Both Sides of the “Bit” Coin: a Cryptocurrency Overview
Digital currency is a new concept for many people. Ecommerce sites remain loyal to credit or debit cards, and even halfway houses like PayPal have struggled for traction amid endless phishing scams. Britain has historically been a nation of cash carriers, and we’re innately sceptical of virtual finance. It took Barclaycard six years to turn a profit, and early online banking platforms like Egg ended up as costly failures.
Bitcoin’s volatile history has deterred many people from investing, with warnings of fraudulent wallet providers and high-profile thefts – like last year’s $72 million Bitfinex hack – damaging consumer confidence. Yet any industry pioneer experiences growing pains, allowing imitators to learn from its mistakes.
Could the growing roster of bitcoin alternatives represent a safer alternative to the pound in your pocket?
- Bitcoin cash. If you’re familiar with Linux distros, you’ll appreciate the oddity that is bitcoin cash, or Bcash. It was created on August 1st following a fundamental disagreement about the currency’s future direction. Yet Bcash has arguably been rendered moot, after bitcoin loyalists accepted the upgrade responsible for this fork in the first place.
Cash’s presence is likely to cause confusion among the general public, not least because of its name. However, this is unlikely to be the first derivative from its parent. Because it’s so new, bitcoin cash is not presently accepted as payment on any conventional ecommerce or retail platform. Indeed, its only activity involves stock market investors and blockchain miners.
- Ethereum. This is the biggest bitcoin alternative currently in existence, using the standard blockchain technology of recording transactions in an online ledger. Like other cryptocurrencies, computer users can earn Ethereum by processing transactions – known as mining. Ether is also used to pay for contracts and services on the Ethereum network, beloved by programmers and developers.
Despite having far greater scope than bitcoin’s focus on peer-to-peer digital currency, Ethereum’s value is equally volatile. Its value passed $400 in mid-June, before plummeting to just $137 within a month. Even among the gambling sites who have embraced digital currency so effectively, it’s unusual to see Ethereum supported. Its future probably lies in programming and app development, as a niche payment method for IT professionals rather than a replacement for debit cards and PayPal.
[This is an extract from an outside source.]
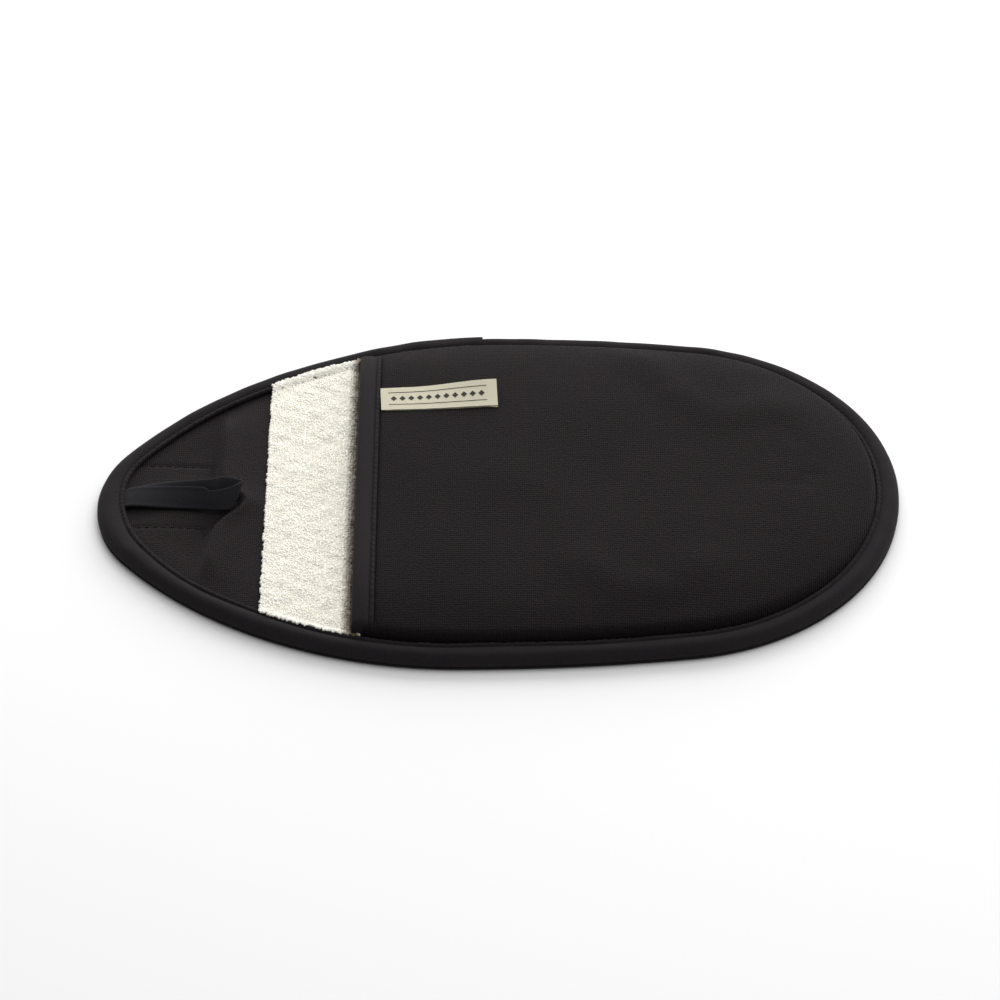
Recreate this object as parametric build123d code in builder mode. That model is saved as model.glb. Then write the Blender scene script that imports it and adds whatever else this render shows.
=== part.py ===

- Dash. This ingeniously-named digital cash system has been designed to handle subscription payments, enabling direct transactions between retailers and customers. Launched five years after the market leader, Dash promises a more effective system of voting and management than rival platforms. Nonetheless, Dash has already had two name changes: a failed initial distribution and a marked lack of retailer uptake. According to Dash’s own data, only a handful of UK companies accept this bitcoin alternative, including an arts and crafts shop and a handmade clothing firm.
- Litecoin. This is another bitcoin alternative that draws heavily on the original cryptocurrency model. Litecoin features a number of technical improvements that enable it to operate more quickly, and with greater efficiency in its blockchain ledger. While the value of a Litecoin is less than a hundredth of bitcoin, four times as many currency units will be created in total. This remains a little-known fringe platform, with sound design principles but little evidence of adoption or consumer demand.
- Ripple. Unlike some of its competitors, Ripple’s customers include blue chip clients like Bank of America and UBS. By attempting to set the standard for financial services digital payments (specialising in currency transfers), Ripple arguably has the greatest chance of becoming established. Its value briefly spiked in May, but it fell back to just 20 cents per Ripple at the time of writing. Many people regard this centralised platform as a complement to bitcoin, rather than a direct competitor.